Une évolution peu visible

Va-t-on vers un changement des habitudes? «Les trois quarts de mes amis ont définitivement renoncé à l’avion», estime Janine Schneider, avant de tempérer: «Ils sont issus des cercles universitaires», et ne constituent donc pas un échantillon représentatif de la population.

Si elle s’attend à un développement du réseau de chemin de fer au cours des années à venir face à la montée en puissance du discours écologique, Jacqueline Ulrich estime tout de même que la part de la population renonçant à l’avion ne dépassera pas les 30%. D’ailleurs, à L’Esprit du voyage, les préoccupations écologiques n’apparaissent encore que rarement dans les demandes des clients. «Et ça touche plutôt les immenses paquebots de croisière que l’avion, qui lui s’est énormément popularisé au cours des vingt dernières années», analyse Jacqueline Ulrich.

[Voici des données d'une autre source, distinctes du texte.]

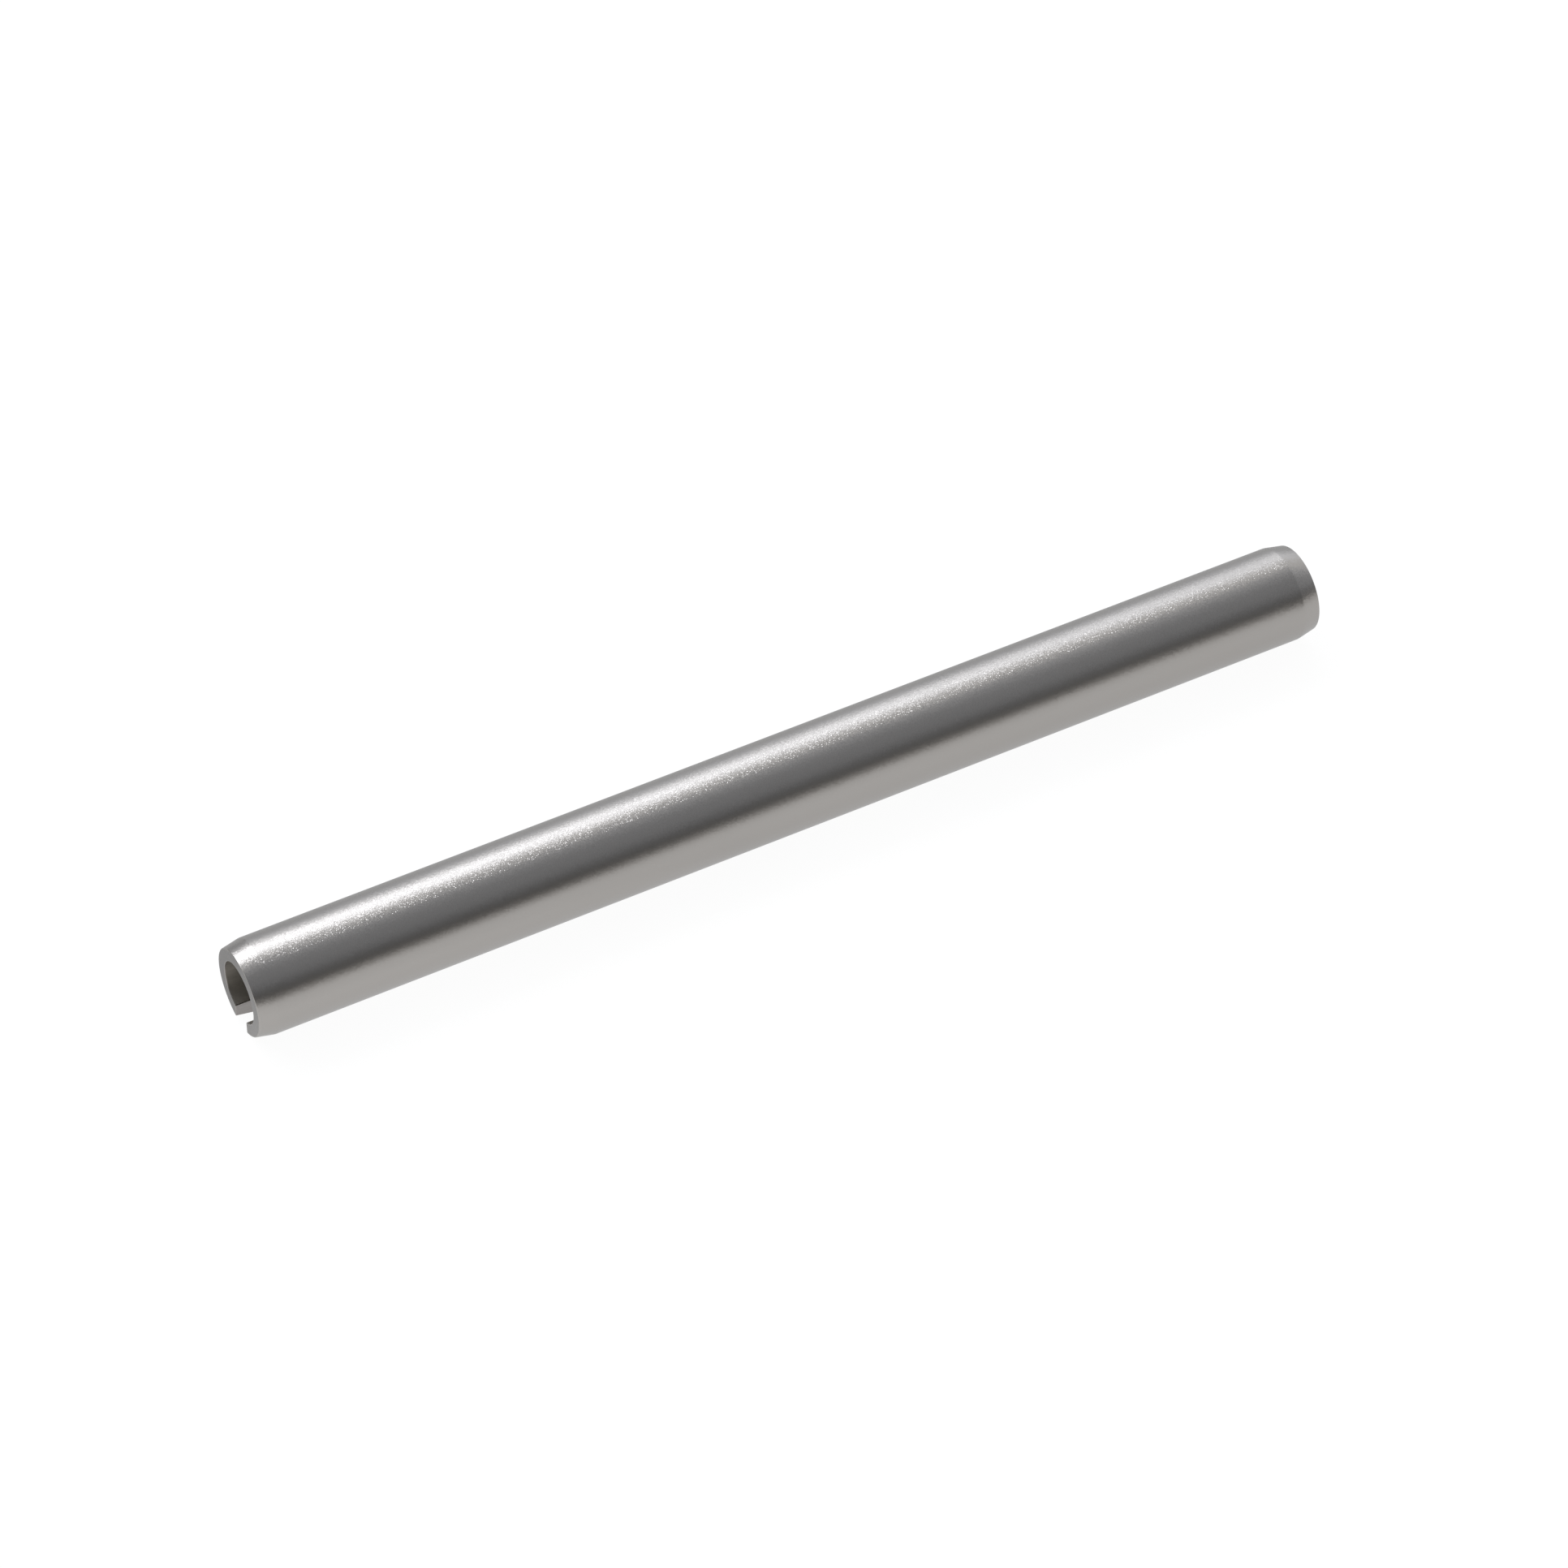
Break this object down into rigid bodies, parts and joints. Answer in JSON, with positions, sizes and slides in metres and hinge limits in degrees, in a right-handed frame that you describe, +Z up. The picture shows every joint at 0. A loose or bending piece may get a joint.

Si la compagnie aérienne Swiss ne dispose pas de statistiques sur les jeunes en particulier – les clients ne donnant pas leur âge au moment de prendre leur billet – elle affirme n’avoir pas encore observé de changement de comportement. «Au contraire, nos chiffres passagers montrent que la demande de transport aérien continue d’augmenter», relève Meike Fuhlrott, porte-parole de la compagnie. «Pour le premier semestre de 2019 encore, nous avons enregistré une croissance du nombre de passagers de plus de 3%.»

Avion irremplaçable

Le transporteur se défend d’ignorer l’impact écologique de ses vols: «Nous nous efforçons systématiquement d’améliorer le rendement énergétique de nos avions», avise Meike Fuhlrott. «Nous avons réduit nos émissions de CO2 de près de 30% au cours des 15 dernières années.» La porte-parole rappelle en outre que, depuis 2007, Swiss soutient les efforts de l’organisation non gouvernementale myclimate visant à encourager les contributions volontaires à la protection du climat par la compensation des émissions de CO2. «Il est crucial de tenir compte des effets négatifs du transport aérien, reconnaît Meike Fuhlrott, mais une forte mobilité est également l’expression de notre société connectée.» Selon elle, la mondialisation sans transport aérien n’est pas concevable.